ITEMS:
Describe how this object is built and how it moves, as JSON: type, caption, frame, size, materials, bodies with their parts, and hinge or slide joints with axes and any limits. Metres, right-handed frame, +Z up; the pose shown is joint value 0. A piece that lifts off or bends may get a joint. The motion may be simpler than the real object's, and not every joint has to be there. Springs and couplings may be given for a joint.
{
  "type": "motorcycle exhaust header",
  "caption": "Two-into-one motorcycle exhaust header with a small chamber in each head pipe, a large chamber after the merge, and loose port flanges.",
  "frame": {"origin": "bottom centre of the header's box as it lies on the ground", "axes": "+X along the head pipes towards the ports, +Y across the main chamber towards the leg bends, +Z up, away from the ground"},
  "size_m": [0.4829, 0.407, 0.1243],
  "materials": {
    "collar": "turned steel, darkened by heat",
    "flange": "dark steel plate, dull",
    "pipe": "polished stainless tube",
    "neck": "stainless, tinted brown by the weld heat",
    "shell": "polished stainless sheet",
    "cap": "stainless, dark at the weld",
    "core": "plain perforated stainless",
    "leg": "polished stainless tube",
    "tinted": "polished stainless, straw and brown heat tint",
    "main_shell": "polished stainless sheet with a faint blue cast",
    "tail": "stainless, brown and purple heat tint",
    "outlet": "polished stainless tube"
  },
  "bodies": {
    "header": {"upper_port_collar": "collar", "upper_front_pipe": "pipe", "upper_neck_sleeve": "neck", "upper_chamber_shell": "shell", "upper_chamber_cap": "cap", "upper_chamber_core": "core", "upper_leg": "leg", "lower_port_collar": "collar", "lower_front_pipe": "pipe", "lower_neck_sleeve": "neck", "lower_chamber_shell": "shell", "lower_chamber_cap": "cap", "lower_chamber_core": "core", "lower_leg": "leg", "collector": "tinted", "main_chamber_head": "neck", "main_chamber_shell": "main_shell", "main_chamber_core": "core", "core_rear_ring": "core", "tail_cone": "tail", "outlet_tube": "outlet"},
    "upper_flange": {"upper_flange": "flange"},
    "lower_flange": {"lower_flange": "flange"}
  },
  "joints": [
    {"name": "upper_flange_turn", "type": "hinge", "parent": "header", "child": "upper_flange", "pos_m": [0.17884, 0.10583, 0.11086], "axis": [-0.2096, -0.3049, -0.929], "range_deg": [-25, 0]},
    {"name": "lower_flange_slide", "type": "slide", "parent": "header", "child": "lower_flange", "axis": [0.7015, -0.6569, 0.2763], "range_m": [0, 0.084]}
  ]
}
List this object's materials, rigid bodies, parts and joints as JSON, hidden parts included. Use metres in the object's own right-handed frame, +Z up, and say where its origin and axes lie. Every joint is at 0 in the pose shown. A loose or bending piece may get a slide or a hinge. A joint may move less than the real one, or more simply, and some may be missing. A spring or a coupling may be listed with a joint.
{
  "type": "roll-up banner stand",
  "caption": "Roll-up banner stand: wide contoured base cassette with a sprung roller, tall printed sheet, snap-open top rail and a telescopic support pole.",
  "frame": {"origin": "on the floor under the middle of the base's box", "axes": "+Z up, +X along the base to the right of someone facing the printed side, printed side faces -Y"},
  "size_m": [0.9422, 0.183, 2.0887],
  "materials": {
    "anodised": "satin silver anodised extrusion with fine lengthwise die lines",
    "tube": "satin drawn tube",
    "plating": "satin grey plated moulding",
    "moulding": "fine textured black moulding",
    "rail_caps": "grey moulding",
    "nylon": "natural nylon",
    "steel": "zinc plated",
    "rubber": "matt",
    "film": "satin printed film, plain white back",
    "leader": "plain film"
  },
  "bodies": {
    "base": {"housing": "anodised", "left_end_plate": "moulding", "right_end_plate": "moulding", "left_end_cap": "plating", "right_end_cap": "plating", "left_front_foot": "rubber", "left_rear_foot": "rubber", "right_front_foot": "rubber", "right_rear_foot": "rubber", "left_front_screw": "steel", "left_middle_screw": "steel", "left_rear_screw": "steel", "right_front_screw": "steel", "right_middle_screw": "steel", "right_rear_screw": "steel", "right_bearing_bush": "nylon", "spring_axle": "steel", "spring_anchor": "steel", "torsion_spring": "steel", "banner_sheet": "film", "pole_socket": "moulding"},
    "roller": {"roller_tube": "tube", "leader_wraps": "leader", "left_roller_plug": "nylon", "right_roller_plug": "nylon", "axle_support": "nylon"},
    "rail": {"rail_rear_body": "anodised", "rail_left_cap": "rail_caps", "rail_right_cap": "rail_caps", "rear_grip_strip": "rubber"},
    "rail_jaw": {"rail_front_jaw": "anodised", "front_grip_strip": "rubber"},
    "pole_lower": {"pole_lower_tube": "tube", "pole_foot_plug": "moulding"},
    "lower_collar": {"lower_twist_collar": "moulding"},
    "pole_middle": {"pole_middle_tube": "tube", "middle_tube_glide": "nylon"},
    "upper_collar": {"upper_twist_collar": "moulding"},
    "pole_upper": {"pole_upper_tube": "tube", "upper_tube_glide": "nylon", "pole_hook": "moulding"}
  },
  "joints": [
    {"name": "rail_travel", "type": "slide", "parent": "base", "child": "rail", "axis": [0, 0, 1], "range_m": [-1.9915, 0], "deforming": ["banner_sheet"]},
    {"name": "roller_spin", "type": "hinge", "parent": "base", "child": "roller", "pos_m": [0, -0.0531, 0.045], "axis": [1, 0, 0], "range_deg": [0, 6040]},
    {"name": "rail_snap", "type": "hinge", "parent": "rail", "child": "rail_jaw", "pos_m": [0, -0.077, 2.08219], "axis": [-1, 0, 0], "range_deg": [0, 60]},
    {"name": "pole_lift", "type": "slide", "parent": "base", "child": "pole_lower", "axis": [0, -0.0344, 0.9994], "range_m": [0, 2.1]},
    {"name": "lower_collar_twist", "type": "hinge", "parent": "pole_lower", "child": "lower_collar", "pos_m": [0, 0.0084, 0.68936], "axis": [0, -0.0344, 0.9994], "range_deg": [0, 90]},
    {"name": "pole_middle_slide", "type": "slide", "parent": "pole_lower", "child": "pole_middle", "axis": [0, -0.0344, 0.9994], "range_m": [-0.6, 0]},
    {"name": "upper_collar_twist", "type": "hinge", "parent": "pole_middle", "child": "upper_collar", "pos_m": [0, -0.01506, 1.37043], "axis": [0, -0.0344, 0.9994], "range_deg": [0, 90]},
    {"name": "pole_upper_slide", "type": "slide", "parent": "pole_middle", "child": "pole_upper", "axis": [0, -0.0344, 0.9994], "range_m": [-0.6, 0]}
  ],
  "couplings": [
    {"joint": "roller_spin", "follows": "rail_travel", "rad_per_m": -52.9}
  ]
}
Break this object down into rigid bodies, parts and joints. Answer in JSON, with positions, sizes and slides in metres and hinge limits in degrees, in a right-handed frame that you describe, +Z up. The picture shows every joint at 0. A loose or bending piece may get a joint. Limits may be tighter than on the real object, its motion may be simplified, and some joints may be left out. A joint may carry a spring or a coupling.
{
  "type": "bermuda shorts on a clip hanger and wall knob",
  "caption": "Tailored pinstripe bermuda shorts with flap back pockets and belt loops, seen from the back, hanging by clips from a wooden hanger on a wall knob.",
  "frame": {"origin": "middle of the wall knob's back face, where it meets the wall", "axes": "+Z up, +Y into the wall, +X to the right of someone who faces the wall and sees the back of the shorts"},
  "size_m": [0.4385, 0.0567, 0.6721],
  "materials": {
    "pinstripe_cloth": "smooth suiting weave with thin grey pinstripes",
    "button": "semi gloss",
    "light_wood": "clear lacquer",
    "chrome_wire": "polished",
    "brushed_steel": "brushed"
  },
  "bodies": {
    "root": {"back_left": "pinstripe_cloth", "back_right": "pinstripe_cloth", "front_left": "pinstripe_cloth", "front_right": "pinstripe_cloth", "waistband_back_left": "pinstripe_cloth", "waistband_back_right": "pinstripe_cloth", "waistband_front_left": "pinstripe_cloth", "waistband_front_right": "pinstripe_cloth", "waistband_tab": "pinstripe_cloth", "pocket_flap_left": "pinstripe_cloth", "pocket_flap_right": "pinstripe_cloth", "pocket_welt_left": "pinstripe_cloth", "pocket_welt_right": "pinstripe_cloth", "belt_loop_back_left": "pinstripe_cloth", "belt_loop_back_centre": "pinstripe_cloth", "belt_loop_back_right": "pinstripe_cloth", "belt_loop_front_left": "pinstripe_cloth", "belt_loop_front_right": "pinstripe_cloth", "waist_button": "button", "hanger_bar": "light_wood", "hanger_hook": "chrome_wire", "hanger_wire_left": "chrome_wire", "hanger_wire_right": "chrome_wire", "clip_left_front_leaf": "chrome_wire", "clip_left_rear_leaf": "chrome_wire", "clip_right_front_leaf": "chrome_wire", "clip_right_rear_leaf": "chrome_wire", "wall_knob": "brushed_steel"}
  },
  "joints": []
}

...

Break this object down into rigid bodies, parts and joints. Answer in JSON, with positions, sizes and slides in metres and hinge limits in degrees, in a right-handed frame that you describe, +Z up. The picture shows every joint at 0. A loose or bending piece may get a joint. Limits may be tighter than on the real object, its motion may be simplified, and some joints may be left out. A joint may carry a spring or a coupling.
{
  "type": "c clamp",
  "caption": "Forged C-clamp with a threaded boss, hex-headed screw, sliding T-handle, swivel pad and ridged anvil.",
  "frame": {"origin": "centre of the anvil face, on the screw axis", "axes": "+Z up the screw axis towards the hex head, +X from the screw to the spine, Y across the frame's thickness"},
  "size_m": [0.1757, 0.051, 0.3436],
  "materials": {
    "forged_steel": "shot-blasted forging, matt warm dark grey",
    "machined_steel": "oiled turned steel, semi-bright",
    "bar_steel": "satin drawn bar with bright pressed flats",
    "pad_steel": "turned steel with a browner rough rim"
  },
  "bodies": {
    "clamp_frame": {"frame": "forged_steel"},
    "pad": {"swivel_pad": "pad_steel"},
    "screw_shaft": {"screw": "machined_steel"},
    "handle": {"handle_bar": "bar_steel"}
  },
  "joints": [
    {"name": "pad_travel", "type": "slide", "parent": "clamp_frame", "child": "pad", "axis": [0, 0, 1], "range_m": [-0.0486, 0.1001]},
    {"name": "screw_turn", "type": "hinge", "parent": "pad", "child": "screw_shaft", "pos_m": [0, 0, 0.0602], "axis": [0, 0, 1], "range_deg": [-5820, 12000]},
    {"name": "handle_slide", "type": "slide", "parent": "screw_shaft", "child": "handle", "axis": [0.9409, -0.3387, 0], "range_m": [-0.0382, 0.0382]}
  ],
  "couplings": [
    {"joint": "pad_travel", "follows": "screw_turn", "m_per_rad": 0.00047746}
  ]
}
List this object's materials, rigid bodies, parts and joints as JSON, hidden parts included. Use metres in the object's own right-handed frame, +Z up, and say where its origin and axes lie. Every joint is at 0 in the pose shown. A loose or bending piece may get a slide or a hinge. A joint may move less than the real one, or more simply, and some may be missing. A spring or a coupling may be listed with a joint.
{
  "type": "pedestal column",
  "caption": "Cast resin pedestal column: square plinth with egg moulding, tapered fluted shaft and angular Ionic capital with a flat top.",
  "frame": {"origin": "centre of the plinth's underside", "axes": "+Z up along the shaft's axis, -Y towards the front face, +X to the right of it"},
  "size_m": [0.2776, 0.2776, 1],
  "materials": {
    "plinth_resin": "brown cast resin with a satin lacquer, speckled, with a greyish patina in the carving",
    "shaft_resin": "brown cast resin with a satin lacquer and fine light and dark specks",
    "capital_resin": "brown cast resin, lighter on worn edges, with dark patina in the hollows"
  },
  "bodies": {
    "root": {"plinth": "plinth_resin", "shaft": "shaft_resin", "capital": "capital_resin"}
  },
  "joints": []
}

STATED TASK: Find all lines holding the string "into" and copy them.

OUTPUT OF THE EXERCISE:
  "caption": "Two-into-one motorcycle exhaust header with a small chamber in each head pipe, a large chamber after the merge, and loose port flanges.",
Break this object down into rigid bodies, parts and joints. Answer in JSON, with positions, sizes and slides in metres and hinge limits in degrees, in a right-handed frame that you describe, +Z up. The picture shows every joint at 0. A loose or bending piece may get a joint. Limits may be tighter than on the real object, its motion may be simplified, and some joints may be left out. A joint may carry a spring or a coupling.
  "frame": {"origin": "middle of the wall knob's back face, where it meets the wall", "axes": "+Z up, +Y into the wall, +X to the right of someone who faces the wall and sees the back of the shorts"},
Break this object down into rigid bodies, parts and joints. Answer in JSON, with positions, sizes and slides in metres and hinge limits in degrees, in a right-handed frame that you describe, +Z up. The picture shows every joint at 0. A loose or bending piece may get a joint. Limits may be tighter than on the real object, its motion may be simplified, and some joints may be left out. A joint may carry a spring or a coupling.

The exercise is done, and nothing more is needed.